Set task: Which lines in the records below contain the word "that"? Copy each of them.

Recorded data:
## begin

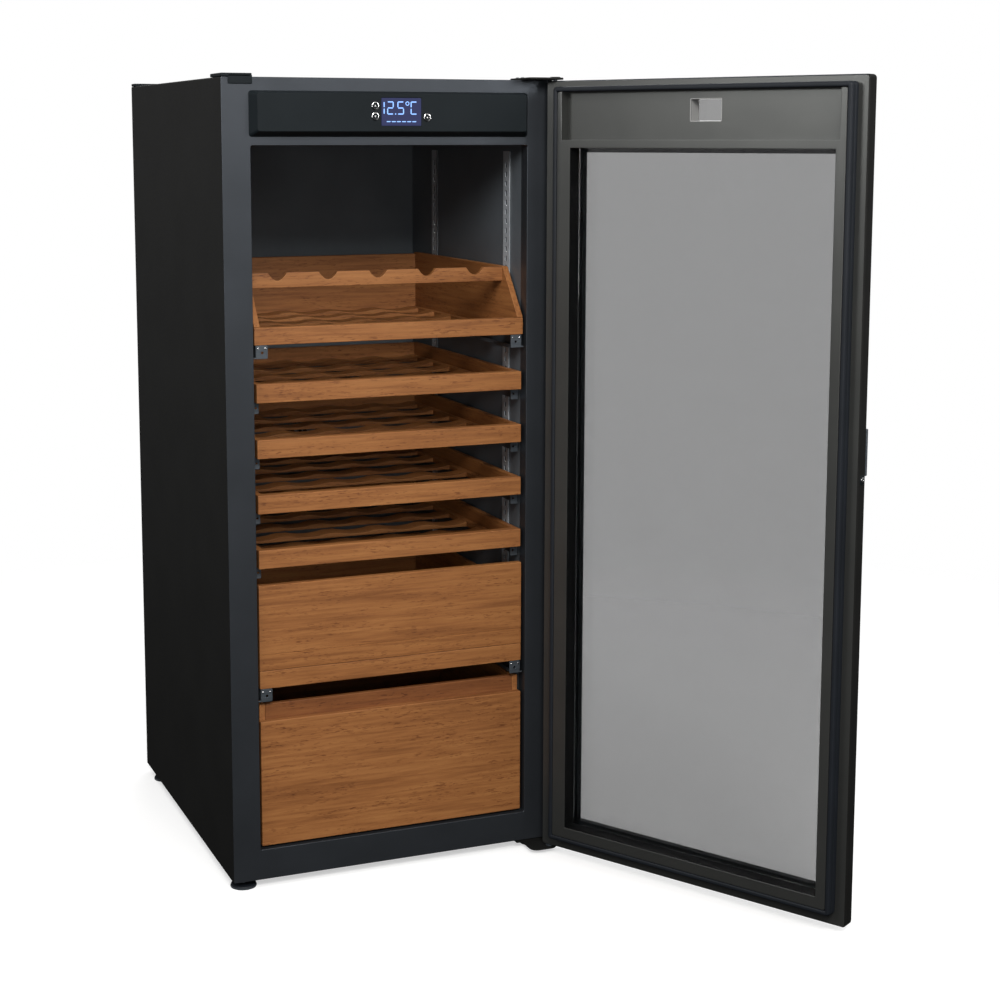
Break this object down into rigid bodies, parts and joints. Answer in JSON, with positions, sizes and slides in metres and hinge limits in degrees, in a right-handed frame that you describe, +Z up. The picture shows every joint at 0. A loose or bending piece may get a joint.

## end
## begin

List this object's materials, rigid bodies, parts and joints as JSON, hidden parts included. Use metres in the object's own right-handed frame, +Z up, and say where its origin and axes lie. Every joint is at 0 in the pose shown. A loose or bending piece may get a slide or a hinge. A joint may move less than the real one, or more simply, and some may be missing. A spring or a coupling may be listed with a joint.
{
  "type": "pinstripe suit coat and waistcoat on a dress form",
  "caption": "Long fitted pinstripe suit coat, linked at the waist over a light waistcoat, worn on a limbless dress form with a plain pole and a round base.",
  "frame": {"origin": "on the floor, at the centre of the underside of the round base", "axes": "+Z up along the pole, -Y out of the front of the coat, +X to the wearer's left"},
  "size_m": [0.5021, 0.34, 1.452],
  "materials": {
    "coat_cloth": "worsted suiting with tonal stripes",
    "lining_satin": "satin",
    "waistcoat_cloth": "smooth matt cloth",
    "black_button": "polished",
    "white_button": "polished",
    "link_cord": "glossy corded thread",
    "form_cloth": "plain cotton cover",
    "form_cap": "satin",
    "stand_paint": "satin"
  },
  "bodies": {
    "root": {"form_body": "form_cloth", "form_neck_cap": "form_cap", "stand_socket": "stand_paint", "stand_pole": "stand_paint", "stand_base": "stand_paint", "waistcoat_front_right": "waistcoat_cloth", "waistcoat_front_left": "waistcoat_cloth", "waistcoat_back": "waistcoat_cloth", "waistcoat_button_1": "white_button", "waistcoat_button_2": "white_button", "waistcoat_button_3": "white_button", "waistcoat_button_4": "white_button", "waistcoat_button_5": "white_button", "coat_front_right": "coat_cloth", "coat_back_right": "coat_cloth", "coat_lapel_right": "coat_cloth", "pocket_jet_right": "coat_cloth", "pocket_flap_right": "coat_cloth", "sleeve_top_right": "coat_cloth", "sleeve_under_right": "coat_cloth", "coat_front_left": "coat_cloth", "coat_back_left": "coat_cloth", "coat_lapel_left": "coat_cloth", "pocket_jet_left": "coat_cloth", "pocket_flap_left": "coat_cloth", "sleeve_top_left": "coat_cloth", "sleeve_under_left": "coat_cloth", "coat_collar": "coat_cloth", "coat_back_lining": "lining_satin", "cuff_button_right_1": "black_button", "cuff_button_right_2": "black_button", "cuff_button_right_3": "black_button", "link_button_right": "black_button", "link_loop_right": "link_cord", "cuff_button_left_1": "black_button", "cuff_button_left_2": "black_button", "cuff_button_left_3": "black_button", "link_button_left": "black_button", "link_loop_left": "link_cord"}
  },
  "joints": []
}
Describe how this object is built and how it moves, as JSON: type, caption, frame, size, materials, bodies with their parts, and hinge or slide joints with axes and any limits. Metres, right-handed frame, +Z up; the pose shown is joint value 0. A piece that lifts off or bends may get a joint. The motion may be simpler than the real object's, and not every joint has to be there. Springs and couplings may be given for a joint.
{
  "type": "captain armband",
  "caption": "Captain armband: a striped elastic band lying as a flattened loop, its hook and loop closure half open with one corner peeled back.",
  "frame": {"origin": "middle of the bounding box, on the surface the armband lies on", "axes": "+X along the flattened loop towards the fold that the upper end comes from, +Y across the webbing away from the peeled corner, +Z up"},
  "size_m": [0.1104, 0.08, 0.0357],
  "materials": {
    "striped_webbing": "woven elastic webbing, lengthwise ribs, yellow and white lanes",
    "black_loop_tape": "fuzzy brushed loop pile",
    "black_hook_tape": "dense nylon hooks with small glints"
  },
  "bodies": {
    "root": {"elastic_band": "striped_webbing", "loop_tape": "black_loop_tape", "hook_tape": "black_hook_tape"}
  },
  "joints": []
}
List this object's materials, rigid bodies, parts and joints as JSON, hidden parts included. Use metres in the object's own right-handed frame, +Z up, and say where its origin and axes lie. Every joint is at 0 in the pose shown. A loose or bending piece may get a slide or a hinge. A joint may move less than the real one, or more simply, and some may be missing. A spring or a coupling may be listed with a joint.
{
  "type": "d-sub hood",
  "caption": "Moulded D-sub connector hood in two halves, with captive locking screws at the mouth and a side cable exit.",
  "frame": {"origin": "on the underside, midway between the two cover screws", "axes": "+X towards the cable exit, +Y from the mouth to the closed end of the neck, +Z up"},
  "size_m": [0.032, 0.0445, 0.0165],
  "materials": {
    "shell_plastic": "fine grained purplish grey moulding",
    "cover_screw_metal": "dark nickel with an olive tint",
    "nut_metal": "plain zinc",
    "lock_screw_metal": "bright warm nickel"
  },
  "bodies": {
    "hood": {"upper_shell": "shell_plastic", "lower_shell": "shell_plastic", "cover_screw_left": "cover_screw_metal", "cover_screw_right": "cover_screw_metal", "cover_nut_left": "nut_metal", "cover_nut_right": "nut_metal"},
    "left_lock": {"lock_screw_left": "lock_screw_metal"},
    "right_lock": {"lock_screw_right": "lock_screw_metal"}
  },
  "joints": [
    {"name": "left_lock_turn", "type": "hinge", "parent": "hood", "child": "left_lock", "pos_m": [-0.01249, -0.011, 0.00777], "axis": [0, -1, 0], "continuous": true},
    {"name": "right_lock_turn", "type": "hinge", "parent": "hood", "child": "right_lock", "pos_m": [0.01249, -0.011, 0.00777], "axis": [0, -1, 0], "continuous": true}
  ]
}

## end

Output of the task:
Break this object down into rigid bodies, parts and joints. Answer in JSON, with positions, sizes and slides in metres and hinge limits in degrees, in a right-handed frame that you describe, +Z up. The picture shows every joint at 0. A loose or bending piece may get a joint.
Describe how this object is built and how it moves, as JSON: type, caption, frame, size, materials, bodies with their parts, and hinge or slide joints with axes and any limits. Metres, right-handed frame, +Z up; the pose shown is joint value 0. A piece that lifts off or bends may get a joint. The motion may be simpler than the real object's, and not every joint has to be there. Springs and couplings may be given for a joint.
  "frame": {"origin": "middle of the bounding box, on the surface the armband lies on", "axes": "+X along the flattened loop towards the fold that the upper end comes from, +Y across the webbing away from the peeled corner, +Z up"},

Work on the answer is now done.